All these things are born in the human will as qualified by a complicit and corrupt intellect. The elimination of their place at center stage of human experience must begin in the redeemed will for which purity of heart, no matter how ineffectively achieved, is greater than concupiscent satisfaction. For the decay of our civilization, while numerous causes may be cited, is really a demonic project of which the destruction of little children is the masterpiece. What is always true is particularly true now. The enemy is not finally Planned Parenthood, although it provides the mask, but Satan, enraged, cast out of heaven, dedicated to the destruction of souls, to death. “We wrestle not with flesh and blood, but against the principalities, against the powers, against the world rulers of this present darkness, against the spiritual hosts of wickedness in the heavenly places” (Ephesians 6:12).

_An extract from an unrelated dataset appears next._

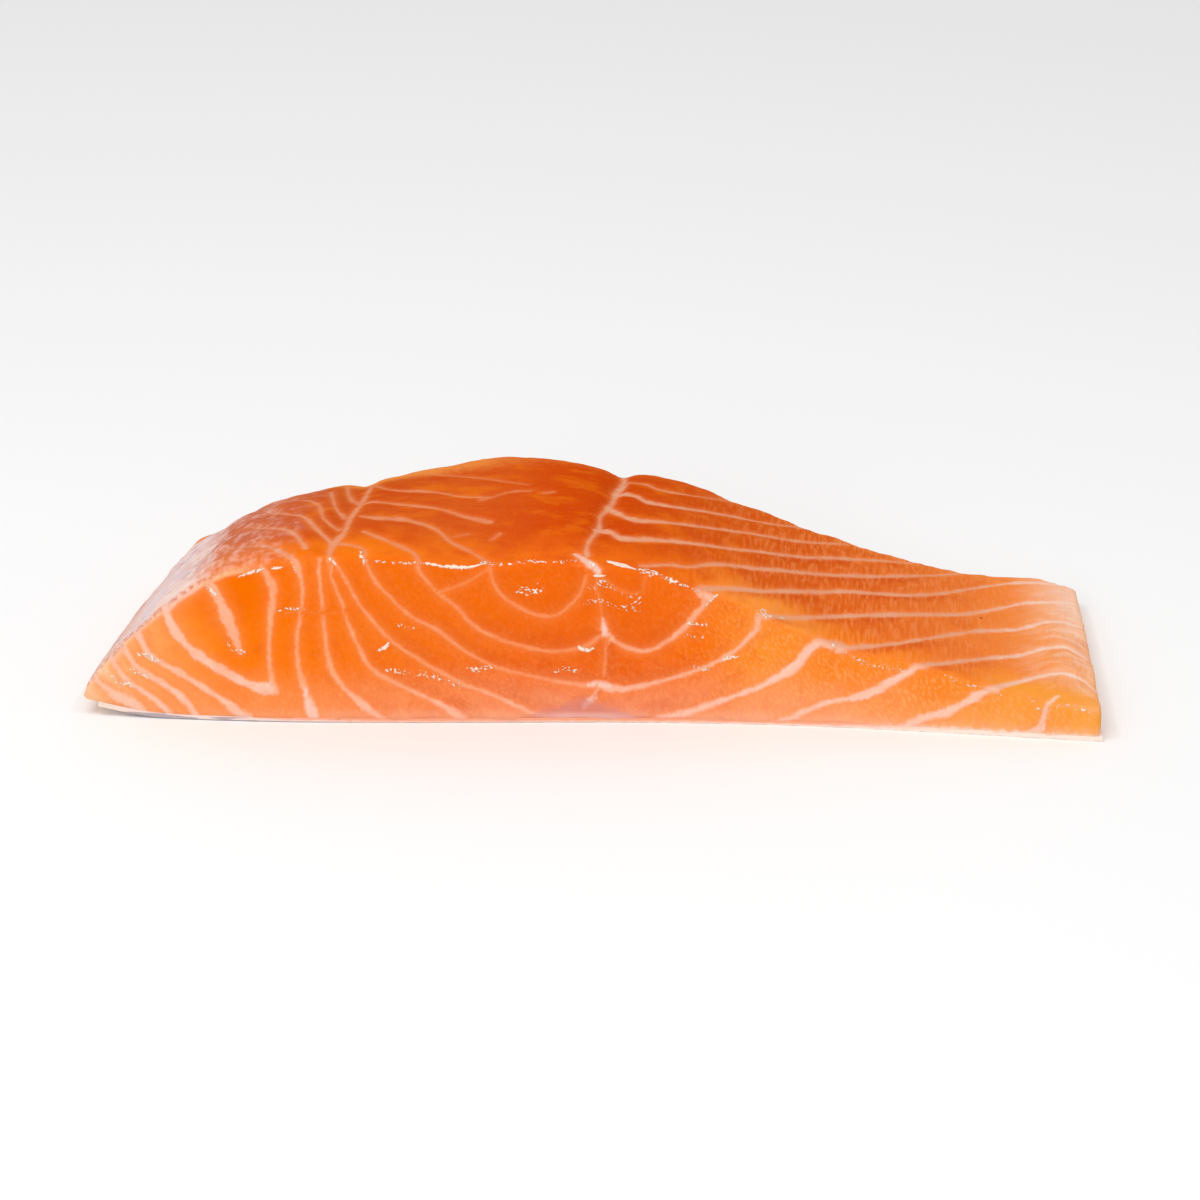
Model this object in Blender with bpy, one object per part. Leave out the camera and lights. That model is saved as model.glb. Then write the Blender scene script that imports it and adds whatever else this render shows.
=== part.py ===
"""A raw salmon portion with its skin on, a slab cut straight across one side of the fish.

X runs across the fish, from the thick back edge at -X to the thin belly edge at +X. Y runs along
the fish, from the front cut face to the rear one, and Z is up from the board that it lies on. The
flesh shows its inner side on top: a ridged surface that two grooves divide, where the sheets
between the muscles meet. The skin is a thin layer below, with its lower face flat on the board.
"""

from math import cos, exp, pi, sin

import bmesh
import bpy
import numpy as np

MM = 0.001

# Overall sizes, in millimetres
PORTION_WIDTH = 157.2
PORTION_DEPTH = 50.0
SKIN_THICKNESS = 0.8
SKIN_GAP = 0.3
BELLY_SKIN_LIP = 0.3
BARE_TIP = 2.4

# The front cut is a shallow S in plan: this far in front of and behind its mean line
FRONT_CUT_SWAY = 1.8
FRONT_CUT_NEAREST_X = -55.0
FRONT_CUT_HALF_WAVE = 80.0
REAR_CUT_SWAY = 0.5

# Where the back edge, the two grooves and the belly edge stand, across the front and the rear cut
FRONT_LANDMARKS = (-78.6, -40.0, 1.2, 78.3)
REAR_LANDMARKS = (-69.5, -39.0, 2.0, 75.0)
BACK_EDGE_BULGE = 0.6
BELLY_EDGE_BULGE = 0.3

# Height of the upper surface at points across the front cut
FRONT_TOP = (
    (-78.6, 4.1),
    (-74.0, 10.4),
    (-64.9, 19.7),
    (-57.4, 25.2),
    (-50.3, 26.8),
    (-37.0, 28.4),
    (-24.4, 27.3),
    (-17.6, 26.5),
    (-4.0, 27.3),
    (9.1, 25.0),
    (25.9, 18.9),
    (35.5, 14.4),
    (50.3, 11.3),
    (61.1, 8.3),
    (70.3, 6.1),
    (78.3, 5.0),
)

# Height of the upper surface at points across the rear cut
REAR_TOP = (
    (-69.5, 4.5),
    (-62.9, 9.8),
    (-53.0, 14.9),
    (-46.5, 17.3),
    (-36.8, 19.4),
    (-27.1, 21.9),
    (-15.1, 24.1),
    (-6.0, 23.3),
    (2.0, 21.6),
    (8.1, 21.0),
    (21.0, 16.5),
    (33.8, 11.9),
    (46.7, 7.8),
    (59.6, 5.3),
    (69.2, 4.8),
    (75.0, 3.4),
)

# The upper surface stays high for most of the way back, then falls to the rear cut
REARWARD_FALL_POWER = 1.7
MIDDLE_SWELL = 1.1

# The back edge curls up from the board
CURL_HEIGHT = 2.4
CURL_LENGTH = 16.0
CURL_POWER = 2.0

# Grooves in the upper surface
GROOVE_DEPTH = 0.8
GROOVE_HALF_WIDTH = 1.5

# Blocks of muscle swell between their sheets on the belly side, in slanting bands
BLOCK_LENGTH = 10.9
BLOCK_OFFSET = 3.5
BLOCK_SLANT = 60.0
BLOCK_SWELL = 0.35
BLOCK_FADE = 8.0

# The belly end is cut with a drooping edge
BELLY_DROOP = 1.0
BELLY_DROOP_LENGTH = 7.0

# A small lump of flesh stands on the back edge, at the rear cut
LUMP_HEIGHT = 1.5
LUMP_FROM_BACK_EDGE = 3.4
LUMP_HALF_WIDTH = 1.9
LUMP_HALF_LENGTH = 4.0

# Number of faces along each way, and how much closer they stand near edges and grooves
FLESH_COLUMNS = (16, 17, 31)
FLESH_ROWS = 14
FLESH_LAYERS = 5
SKIN_COLUMNS = (12, 8, 16)
SKIN_ROWS = 8
CROWDING = 0.5


def clear_scene():
    for old in list(bpy.data.objects):
        bpy.data.objects.remove(old)


def food_material(name, colour, roughness):
    """A Principled material with a plain colour, which no food makes metallic."""
    material = bpy.data.materials.new(name)
    material.use_nodes = True
    shader = material.node_tree.nodes["Principled BSDF"]
    shader.inputs["Base Color"].default_value = (*colour, 1.0)
    shader.inputs["Roughness"].default_value = roughness
    shader.inputs["Metallic"].default_value = 0.0
    return material


def smooth_height(points, x):
    """Height at x of a smooth curve through the points, by cubic pieces with shared slopes."""
    xs, zs = np.array(points).T
    slopes = np.gradient(zs, xs)
    i = int(np.clip(np.searchsorted(xs, x) - 1, 0, len(xs) - 2))
    step = xs[i + 1] - xs[i]
    s = (x - xs[i]) / step
    return float(
        zs[i] * (1 + 2 * s) * (1 - s) ** 2
        + zs[i + 1] * s * s * (3 - 2 * s)
        + step * slopes[i] * s * (1 - s) ** 2
        + step * slopes[i + 1] * s * s * (s - 1)
    )


def crowded(count):
    """Numbers from 0 to 1 in count steps, which are shorter near both ends."""
    even = np.linspace(0.0, 1.0, count + 1)
    return even - CROWDING * np.sin(2 * pi * even) / (2 * pi)


def column_places(columns):
    """Places across the portion, counted in spans: 0 is the back edge and 3 the belly edge."""
    spans = [span + crowded(count)[:-1] for span, count in enumerate(columns)]
    return [*np.concatenate(spans), float(len(columns))]


def front_cut_y(x):
    mean = -PORTION_DEPTH / 2 + FRONT_CUT_SWAY
    return mean - FRONT_CUT_SWAY * cos(pi * (x - FRONT_CUT_NEAREST_X) / FRONT_CUT_HALF_WAVE)


def rear_cut_y(x):
    return PORTION_DEPTH / 2 - REAR_CUT_SWAY * (1 - cos(2 * pi * x / PORTION_WIDTH)) / 2


def across(place, depth):
    """X at a place across the portion, at a depth that goes from 0 in front to 1 at the rear."""
    spans = range(len(FRONT_LANDMARKS))
    front = np.interp(place, spans, FRONT_LANDMARKS)
    rear = np.interp(place, spans, REAR_LANDMARKS)
    share = place / spans[-1]
    bulge = BELLY_EDGE_BULGE * share**4 - BACK_EDGE_BULGE * (1 - share) ** 4
    return front + (rear - front) * depth + bulge * sin(pi * depth)


def along(x, depth):
    return front_cut_y(x) * (1 - depth) + rear_cut_y(x) * depth


def groove(x, depth):
    """How far the two grooves press the surface down."""
    deepest = 0.0
    for landmark in (1, 2):
        middle = across(landmark, depth)
        deepest += exp(-(((x - middle) / GROOVE_HALF_WIDTH) ** 2))
    return GROOVE_DEPTH * deepest * min(1.0, 3 * depth)


def block_swell(x, depth):
    """The gentle ridges of the belly side, which run back from the second groove on a slant."""
    beyond = x - across(2, depth)
    if beyond <= 0:
        return 0.0
    phase = (beyond - BLOCK_SLANT * depth - BLOCK_OFFSET) / BLOCK_LENGTH
    return BLOCK_SWELL * abs(sin(pi * phase)) * min(1.0, beyond / BLOCK_FADE)


def lump(x, depth):
    """The small lump on the back edge."""
    aside = (x - across(0, depth) - LUMP_FROM_BACK_EDGE) / LUMP_HALF_WIDTH
    ahead = (1 - depth) * PORTION_DEPTH / LUMP_HALF_LENGTH
    return LUMP_HEIGHT * exp(-(aside**2) - ahead**2)


def curl(x, depth):
    """How far the back edge stands off the board."""
    reach = max(0.0, 1 - (x - across(0, depth)) / CURL_LENGTH)
    return CURL_HEIGHT * reach**CURL_POWER


def flesh_bottom(x, depth):
    return SKIN_THICKNESS + SKIN_GAP + curl(x, depth)


def flesh_top(place, depth):
    """Height of the upper surface between the two profiles, with all that swells or sinks it."""
    x = across(place, depth)
    front = smooth_height(FRONT_TOP, across(place, 0.0))
    rear = smooth_height(REAR_TOP, across(place, 1.0))
    height = front + (rear - front) * depth**REARWARD_FALL_POWER
    thick = min(1.0, height / max(h for _, h in FRONT_TOP))
    to_belly_edge = across(3, depth) - x
    droop = BELLY_DROOP * max(0.0, 1 - to_belly_edge / BELLY_DROOP_LENGTH) ** 2
    height += (MIDDLE_SWELL * thick - droop) * sin(pi * depth)
    return height - groove(x, depth) + block_swell(x, depth) + lump(x, depth)


def flesh_point(place, depth, level):
    x = across(place, depth)
    low = flesh_bottom(x, depth)
    high = flesh_top(place, depth)
    return x, along(x, depth), low + (high - low) * level


def skin_point(place, depth, level):
    """The skin reaches past the flesh at the belly edge and stops short of the tip at the back."""
    start = across(0, depth) + BARE_TIP
    end = across(3, depth) + BELLY_SKIN_LIP
    full = (across(place, depth) - across(0, depth)) / (across(3, depth) - across(0, depth))
    x = start + (end - start) * full
    return x, along(x, depth), curl(x, depth) + SKIN_THICKNESS * level


def wrapped_box(name, columns, rows, layers, point, material):
    """A closed box of quads whose surface is laid on the form that point describes."""
    places = column_places(columns)
    depths = crowded(rows)
    levels = crowded(layers) if layers > 1 else (0.0, 1.0)
    last = (len(places) - 1, len(depths) - 1, len(levels) - 1)
    body = bmesh.new()
    corners = {}

    def corner(*index):
        if index not in corners:
            i, j, k = index
            spot = point(places[i], depths[j], levels[k])
            corners[index] = body.verts.new([MM * value for value in spot])
        return corners[index]

    def side(fixed, at, first, second):
        """Quads over one side of the box, where the index numbered fixed stays the same."""
        for a in range(last[first]):
            for b in range(last[second]):
                ring = []
                for da, db in ((0, 0), (1, 0), (1, 1), (0, 1)):
                    index = [0, 0, 0]
                    index[fixed], index[first], index[second] = at, a + da, b + db
                    ring.append(corner(*index))
                body.faces.new(ring)

    for fixed, (first, second) in enumerate(((1, 2), (0, 2), (0, 1))):
        side(fixed, 0, first, second)
        side(fixed, last[fixed], first, second)
    bmesh.ops.recalc_face_normals(body, faces=body.faces)
    mesh = bpy.data.meshes.new(name)
    body.to_mesh(mesh)
    body.free()
    mesh.materials.append(material)
    mesh.shade_smooth()
    mesh.set_sharp_from_angle(angle=pi / 4)
    made = bpy.data.objects.new(name, mesh)
    bpy.context.scene.collection.objects.link(made)
    return made


def build_flesh():
    colour = food_material("salmon_flesh", (0.88, 0.19, 0.03), 0.35)
    return wrapped_box("flesh", FLESH_COLUMNS, FLESH_ROWS, FLESH_LAYERS, flesh_point, colour)


def build_skin():
    colour = food_material("salmon_skin", (0.50, 0.47, 0.46), 0.30)
    return wrapped_box("skin", SKIN_COLUMNS, SKIN_ROWS, 1, skin_point, colour)


def main():
    clear_scene()
    build_flesh()
    build_skin()


main()
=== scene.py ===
# %% [markdown]
# # A raw salmon portion
# This script dresses two plain solids, the flesh and the skin of a salmon portion, so that they
# look like the real food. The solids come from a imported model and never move. Each cell below
# makes one thing, and the text above it says what that thing is on a real portion, how it could
# be made, and why this way was chosen.

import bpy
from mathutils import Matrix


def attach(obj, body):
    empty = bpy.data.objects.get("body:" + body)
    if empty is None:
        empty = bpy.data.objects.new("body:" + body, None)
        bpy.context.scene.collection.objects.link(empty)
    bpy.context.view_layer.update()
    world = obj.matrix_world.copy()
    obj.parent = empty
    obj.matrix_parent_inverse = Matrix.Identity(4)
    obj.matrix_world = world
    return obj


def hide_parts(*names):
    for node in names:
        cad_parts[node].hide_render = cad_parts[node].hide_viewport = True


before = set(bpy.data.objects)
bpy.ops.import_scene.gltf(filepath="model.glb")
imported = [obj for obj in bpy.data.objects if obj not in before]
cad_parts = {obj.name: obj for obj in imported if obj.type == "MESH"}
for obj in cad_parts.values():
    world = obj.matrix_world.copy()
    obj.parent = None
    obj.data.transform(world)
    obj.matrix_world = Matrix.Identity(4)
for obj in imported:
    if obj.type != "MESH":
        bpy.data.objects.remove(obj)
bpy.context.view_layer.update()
print("the solids are", sorted(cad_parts))

# %% [markdown]
# ## Helpers for modelling
# Blender's operators act on whatever is selected, so a piece is always picked on its own first.
# Sizes are easier to think about in millimetres, while Blender counts in metres, so one value
# turns the one into the other.

# %% Modelling helpers
import math
from itertools import combinations

import bpy
import numpy as np
from mathutils import Vector, noise
from mathutils.bvhtree import BVHTree
from mathutils.kdtree import KDTree

MM = 0.001
SHORTEST = 1e-9


def pick(piece):
    """Selects one piece and nothing else, and makes it the active one."""
    bpy.ops.object.select_all(action="DESELECT")
    piece.select_set(True)
    bpy.context.view_layer.objects.active = piece


def apply_modifier(piece, kind, **settings):
    """Adds a modifier with these settings and applies it at once."""
    pick(piece)
    modifier = piece.modifiers.new(kind.lower(), kind)
    for name, value in settings.items():
        setattr(modifier, name, value)
    bpy.ops.object.modifier_apply(modifier=modifier.name)


def edit_all(piece, operator, **settings):
    """Runs an edit-mode operator on the whole piece."""
    pick(piece)
    bpy.ops.object.mode_set(mode="EDIT")
    bpy.ops.mesh.select_all(action="SELECT")
    operator(**settings)
    bpy.ops.object.mode_set(mode="OBJECT")


def read_points(piece):
    """The places of all the piece's points, in millimetres, one row each."""
    flat = np.empty(3 * len(piece.data.vertices), np.float32)
    piece.data.vertices.foreach_get("co", flat)
    return flat.reshape(-1, 3).astype(float) / MM


def read_normals(piece):
    """The directions that the surface faces at all the piece's points, one row each."""
    flat = np.empty(3 * len(piece.data.vertices), np.float32)
    piece.data.vertex_normals.foreach_get("vector", flat)
    return flat.reshape(-1, 3).astype(float)


def write_points(piece, points):
    """Moves all the piece's points to these places in millimetres."""
    piece.data.vertices.foreach_set("co", (points * MM).astype(np.float32).ravel())
    piece.data.update()


def write_attribute(piece, name, values):
    """Stores one number for each point, which a material can read by its name."""
    made = piece.data.attributes.new(name, "FLOAT", "POINT")
    made.data.foreach_set("value", np.asarray(values, np.float32))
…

Saint Paul then reminds that the counter to all this is a Christian wearing the armor of God. The list is familiar, the breastplate of righteousness, the Gospel of peace, and above all the shield of faith. In contest with this present darkness the greatest weapon is prayer and penance, with repentance that recognizes the various ways the best of us may have consented in the demonic program that may begin with small things, with consent to immodesty, with complicity in small impurities, small things that end with the destruction of small persons on the altar of gratification.
Prayer, gentle witness, sacrifice, the pursuit of purity, repentance will do more than hard language.